For the most part, the human body adjusts. I don’t know the science behind it, but my subconscious has learned to treat some audible stimuli as white noise, like the blind roosters who don’t realize that it’s only 3am. There are a few exceptions to this policy.

For the first few weeks, I swear someone had set up a theater stage right outside my window. In ten minute intervals, a throng of Ghanaians would be cheering and clapping for the performance that just ended. I guess I can’t complain since they had the decency to provide me a courtesy balcony seat that normally demands a premium price. Thankfully, I have not been invited back in a few weeks, and am hopeful that it was more of a traveling act than an established venue.

Then there are the morning buses. The buses are the primary transportation to and from schools, churches, magic shows, basically anything. Best practice is to quite literally sit upon the horn until you are guaranteed that everyone in Western Africa is aware of your arrival. My hypothesis is that the horn serves as a final alarm clock if you have (heaven knows how) accidentally slept through morning speakers blasting Michael Jackson or Alan Jackson.
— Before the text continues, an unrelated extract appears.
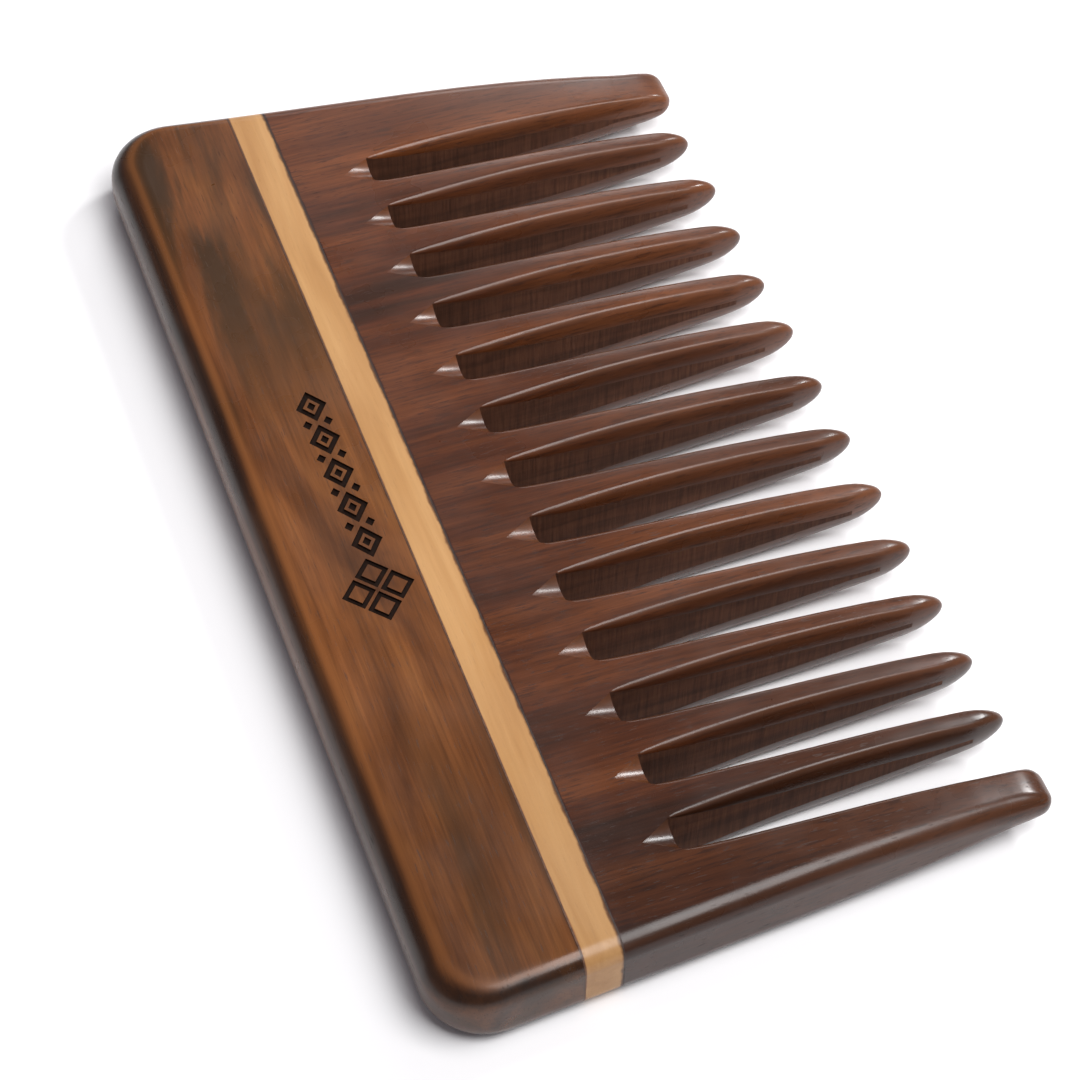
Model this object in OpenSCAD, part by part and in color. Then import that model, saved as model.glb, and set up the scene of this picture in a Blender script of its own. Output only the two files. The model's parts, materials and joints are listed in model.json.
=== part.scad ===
// Wide tooth hand comb laminated from three woods: a long-grain back, a pale
// inlaid strip and a tooth board whose grain runs along the teeth.
// The comb lies flat. X runs along the back, Y from the back to the tooth tips,
// Z up. The origin is under the middle of the comb, on the surface it lies on.

/* [Comb] */
// Longest length, over the rounded back corners
comb_length = 151.2; // [146:0.2:158]
// Width from the back to the tips of the guard teeth
comb_width = 81.5; // [78:0.5:86]
// Thickness of the laminated board
thickness = 10; // [9:0.5:12]
// Radius of the two back corners, seen from above
corner_radius = 7.5; // [4:0.5:9]
// Lean of the +X end towards the tips, in degrees
near_lean = 4.4; // [3:0.1:6]
// Lean of the -X end towards the tips, in degrees
far_lean = 7.5; // [5:0.1:8]
// Radius along the upper and lower edges of the back
back_edge_radius = 4.2; // [2:0.1:4.4]
// Radius along the upper and lower edges of the two ends
end_edge_radius = 2.6; // [1:0.1:4]

/* [Teeth] */
// Distance from one slot to the next
pitch = 9.8; // [9.2:0.1:10]
// Number of slots between the teeth
slot_count = 13; // [9:2:13]
// Width of a slot at its root
slot_width = 4.6; // [4.4:0.1:5]
// Length of the inner teeth, from the root line to the tip
tooth_length = 46.4; // [44:0.2:48]
// Radius of an inner tooth's tip, seen from above
tooth_tip_radius = 1.4; // [1.2:0.1:1.5]
// How far the guard teeth pass the inner teeth
guard_extra = 0.6; // [0:0.1:1.5]
// Corner radius of the blunt guard tips
guard_corner_radius = 1.6; // [1:0.1:2.2]
// How far a guard tooth's inner side leans away from its slot
guard_relief = 0.6; // [0:0.1:1.2]
// How far the hand-cut slots are off the middle, along the length
slot_shift = 2.4; // [0:0.1:2.6]
// Half thickness of a tooth at its tip
tip_half_thickness = 2; // [1.8:0.1:2.2]

/* [Lamination] */
// Width of the pale strip
strip_width = 4.8; // [3:0.1:6]
// Wood between the strip and the slot roots
root_margin = 11; // [10:0.1:12]
// Thickness of each glue line
glue_gap = 0.2; // [0.1:0.05:0.4]

/* [Dowel pins] */
// Number of hidden pins across the strip
dowel_count = 4; // [4:2:4]
// Diameter of a pin
dowel_diameter = 3; // [2:0.5:4]
// Depth of a pin in the back and in the tooth board
dowel_depth = 5.6; // [4:0.1:6]
// Radial clearance for the glue round a pin
dowel_clearance = 0.05; // [0.02:0.01:0.1]

/* [Hidden] */
$fn = 64;

// Lengths across the comb, from the back to the tips
back_y = -comb_width / 2;
guard_y = comb_width / 2;
tip_y = guard_y - guard_extra;
root_y = tip_y - tooth_length;
board_y = root_y - root_margin;
strip_front_y = board_y - glue_gap;
strip_back_y = strip_front_y - strip_width;
spine_y = strip_back_y - glue_gap;

// Plan of the leaning ends: side is 1 at +X and -1 at -X
corner_x = comb_length / 2 - corner_radius;
corner_y = back_y + corner_radius;
function lean(side) = side > 0 ? near_lean : far_lean;
function end_x(side, y) =
    corner_x + corner_radius / cos(lean(side)) - (y - corner_y) * tan(lean(side));

// Teeth and slots
tooth_root_width = pitch - slot_width;
slot_span = (slot_count - 1) * pitch;
last_slot_edge = (slot_span + slot_width) / 2;
sink = 1;

// Half the width of an inner tooth at distances from the root line
flare = [[-sink, tooth_root_width / 2], [0, tooth_root_width / 2], [10, 2.3], [22, 2], [38, 1.75]];

// Share of the full thickness that is left at distances from the root line
taper = [[12, 1], [20, 0.95], [30, 0.82], [39, 0.62]];

// Pins
dowel_length = 2 * (dowel_depth + glue_gap) + strip_width;
dowel_mid_y = (strip_back_y + strip_front_y) / 2;
dowel_spacing = 3 * pitch;
dowel_bevel = 0.4;
bore_end_gap = 0.4;

// Outline of the whole blank, seen from above
module outline() {
    for (side = [-1, 1])
        mirror([side < 0 ? 1 : 0, 0]) {
            polygon([
                [0, back_y],
                [corner_x, back_y],
                [
                    corner_x + corner_radius * cos(lean(side)),
                    corner_y + corner_radius * sin(lean(side))
                ],
                [end_x(side, guard_y), guard_y],
                [0, guard_y]
            ]);
            translate([corner_x, corner_y])
                circle(corner_radius);
        }
}

// Outline seen from the end: a rounded back, flat faces and tapered teeth
module side_outline() {
    tip_centre = guard_y - tip_half_thickness;
    half = thickness / 2;
    lower = [for (p = taper) [root_y + p[0], -p[1] * half]];
    upper = [for (i = [len(taper) - 1 : -1 : 0]) [root_y + taper[i][0], taper[i][1] * half]];
    translate([0, half]) {
        polygon(concat(
            [[back_y + back_edge_radius, -half]],
            lower,
            [[tip_centre, -tip_half_thickness], [tip_centre, tip_half_thickness]],
            upper,
            [[back_y + back_edge_radius, half]]
        ));
        translate([tip_centre, 0])
            circle(tip_half_thickness);
        for (side = [-1, 1])
            translate([back_y + back_edge_radius, side * (half - back_edge_radius)])
                circle(back_edge_radius);
        translate([back_y, -(half - back_edge_radius)])
            square([2 * back_edge_radius, thickness - 2 * back_edge_radius]);
    }
}

// Long bar with two rounded edges that trims one leaning end
module end_bar(side) {
    bar_length = 2 * comb_width;
    bar_width = 1.5 * comb_length;
    r = end_edge_radius;
    mirror([side < 0 ? 1 : 0, 0, 0])
        translate([end_x(side, 0), 0, 0])
            rotate([0, 0, lean(side)])
                rotate([90, 0, 0])
                    translate([0, 0, -bar_length / 2])
                        linear_extrude(bar_length)
                            union() {
                                translate([-bar_width, 0])
                                    square([bar_width - r, thickness]);
                                translate([-2 * r, r])
                                    square([2 * r, thickness - 2 * r]);
                                for (z = [r, thickness - r])
                                    translate([-r, z])
                                        circle(r);
                            }
}

// The whole comb blank, rounded all round, before it is cut into its pieces
module trim() {
    intersection() {
        rotate([90, 0, 90])
            translate([0, 0, -comb_length])
                linear_extrude(2 * comb_length)
                    side_outline();
        end_bar(1);
        end_bar(-1);
        children();
    }
}

// A slab of the blank between two lines across the comb
module slab(from_y, to_y) {
    trim()
        linear_extrude(thickness)
            intersection() {
                outline();
                translate([-comb_length, from_y])
                    square([2 * comb_length, to_y - from_y]);
            }
}

function dowel_x(i) = slot_shift + (i - (dowel_count + 1) / 2) * dowel_spacing;

// Holes for the pins, right through whatever they cross
module dowel_holes() {
    length = dowel_length + 2 * bore_end_gap;
    for (i = [1 : dowel_count])
        translate([dowel_x(i), dowel_mid_y + length / 2, thickness / 2])
            rotate([90, 0, 0])
                cylinder(h = length, r = dowel_diameter / 2 + dowel_clearance);
}

// Inner tooth from its root line, tip along +Y
module tooth_plan() {
    tip_centre = tooth_length - tooth_tip_radius;
    edge = concat(flare, [[tip_centre, tooth_tip_radius]]);
    polygon(concat(
        [for (p = edge) [p[1], p[0]]],
        [for (i = [len(edge) - 1 : -1 : 0]) [-edge[i][1], edge[i][0]]]
    ));
    translate([0, tip_centre])
        circle(tooth_tip_radius);
}

// Blunt guard tooth at one end, from the last slot to the leaning end
module guard_plan(side) {
    r = guard_corner_radius;
    a = lean(side);
    inner_root = side * slot_shift + last_slot_edge;
    inner_tip = inner_root + guard_relief;
    outer_x = end_x(side, guard_y - r) - r / cos(a);
    mirror([side < 0 ? 1 : 0, 0]) {
        polygon([
            [inner_root, root_y - sink],
            [end_x(side, root_y - sink), root_y - sink],
            [outer_x + r * cos(a), guard_y - r + r * sin(a)],
            [outer_x, guard_y],
            [inner_tip + r, guard_y],
            [inner_tip, guard_y - r],
            [inner_root, root_y]
        ]);
        for (x = [inner_tip + r, outer_x])
            translate([x, guard_y - r])
                circle(r);
    }
}

module spine() {
    color("#6b3f27")
        difference() {
            slab(back_y, spine_y);
            dowel_holes();
        }
}

module back_glue_line() {
    color("#2a1710")
        difference() {
            slab(spine_y, strip_back_y);
            dowel_holes();
        }
}

module light_strip() {
    color("#d7a566")
        difference() {
            slab(strip_back_y, strip_front_y);
            dowel_holes();
        }
}

module front_glue_line() {
    color("#2a1710")
        difference() {
            slab(strip_front_y, board_y);
            dowel_holes();
        }
}

module tooth_board() {
    color("#6e3d2c")
        difference() {
            trim()
                linear_extrude(thickness) {
                    intersection() {
                        outline();
                        translate([-comb_length, board_y])
                            square([2 * comb_length, root_y - board_y]);
                    }
                    for (i = [1 : slot_count - 1])
                        translate([slot_shift - slot_span / 2 + (i - 0.5) * pitch, root_y])
                            tooth_plan();
                    guard_plan(1);
                    guard_plan(-1);
                }
            dowel_holes();
        }
}

// Pin with bevelled ends, along Y
module dowel_pin(i) {
    r = dowel_diameter / 2;
    color("#c9a876")
        translate([dowel_x(i), dowel_mid_y + dowel_length / 2, thickness / 2])
            rotate([90, 0, 0])
                rotate_extrude()
                    polygon([
                        [0, 0],
                        [r - dowel_bevel, 0],
                        [r, dowel_bevel],
                        [r, dowel_length - dowel_bevel],
                        [r - dowel_bevel, dowel_length],
                        [0, dowel_length]
                    ]);
}

spine();
back_glue_line();
light_strip();
front_glue_line();
tooth_board();
dowel_pin(1);  // dowel_pin_1
dowel_pin(2);  // dowel_pin_2
dowel_pin(3);  // dowel_pin_3
dowel_pin(4);  // dowel_pin_4
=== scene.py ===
import json
import math

import bmesh
import bpy
from mathutils import Matrix, Quaternion, Vector


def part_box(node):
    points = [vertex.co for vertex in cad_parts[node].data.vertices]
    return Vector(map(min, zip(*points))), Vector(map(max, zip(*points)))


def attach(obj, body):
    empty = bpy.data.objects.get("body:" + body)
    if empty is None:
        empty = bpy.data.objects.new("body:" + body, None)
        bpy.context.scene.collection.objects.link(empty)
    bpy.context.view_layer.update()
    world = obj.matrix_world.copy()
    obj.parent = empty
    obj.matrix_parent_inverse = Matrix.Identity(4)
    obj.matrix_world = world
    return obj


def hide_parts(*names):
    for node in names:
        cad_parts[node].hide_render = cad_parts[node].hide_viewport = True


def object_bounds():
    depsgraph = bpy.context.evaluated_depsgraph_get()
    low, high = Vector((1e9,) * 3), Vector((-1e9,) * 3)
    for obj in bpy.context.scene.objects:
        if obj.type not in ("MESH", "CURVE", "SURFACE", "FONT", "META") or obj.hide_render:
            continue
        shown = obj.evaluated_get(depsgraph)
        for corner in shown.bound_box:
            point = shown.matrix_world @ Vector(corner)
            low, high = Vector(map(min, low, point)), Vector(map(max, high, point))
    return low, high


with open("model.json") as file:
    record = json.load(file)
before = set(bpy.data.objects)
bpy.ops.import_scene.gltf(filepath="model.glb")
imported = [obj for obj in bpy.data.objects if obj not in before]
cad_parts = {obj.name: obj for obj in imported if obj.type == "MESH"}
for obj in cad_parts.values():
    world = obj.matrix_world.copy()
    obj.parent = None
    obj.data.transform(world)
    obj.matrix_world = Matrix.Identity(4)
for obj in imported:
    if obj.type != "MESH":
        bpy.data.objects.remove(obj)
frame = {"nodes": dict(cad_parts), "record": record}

cad_low, cad_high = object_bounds()

# Every length is in metres. MM turns millimetres into them.
MM = 0.001

# Places that the frame gives
SPINE_LOW, SPINE_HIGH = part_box("spine")
STRIP_LOW, STRIP_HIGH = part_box("light_strip")
BOARD_LOW, BOARD_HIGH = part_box("tooth_board")
TOP = cad_high.z
MIDDLE = (cad_low.z + cad_high.z) / 2
HALF = (cad_high.z - cad_low.z) / 2
SLOTS = [opening["box_m"] for opening in frame["record"]["physics"]["openings"]]
SLOT_CENTRES = [(low[0] + high[0]) / 2 for low, high in SLOTS]
PITCH = SLOT_CENTRES[1] - SLOT_CENTRES[0]
TOOTH_CENTRES = [x + PITCH / 2 for x in SLOT_CENTRES[:-1]]

# The frame's openings lie inside the slots, this far from the walls and from the roots
SLOT_PLAY = 0.1 * MM
ROOT_PLAY = 0.15 * MM
SLOT_HALF = (SLOTS[0][1][0] - SLOTS[0][0][0]) / 2 + SLOT_PLAY
ROOT = SLOTS[0][0][1] - ROOT_PLAY

# The guard teeth pass the inner teeth by this much
GUARD_EXTRA = 0.6 * MM
GUARD_TIP = BOARD_HIGH.y
TIP = GUARD_TIP - GUARD_EXTRA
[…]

And just when I thought I had seen (or rather heard) it all. This morning the local Ghanaians literally erected a church right outside my window. Commencing at 6:30am, nothing shy of 100 Ghanaians joined in worship and praise, attempting to collectively reach the ears of the heavens. And in true Ghanaian tradition, the worship portion of the service lasted until after 9am, when I finally left my hostel. On my way out, I couldn’t help but notice that the devotees all stood beneath a large camouflage tent. No wonder the parish was singing so loudly; they were simply trying to get God’s attention, and seeing as God couldn’t see them beneath the camouflage, they were making a solid appeal to His other senses.

I’m not sure if my life is The Truman Show, but I’m fairly certain that if a tree were to fall in the woods here, first, the woods and woodpeckers would be transported right outside my window, second, chainsaws would be responsible for the fall, and third, just to be sure, it would come crashing through my window.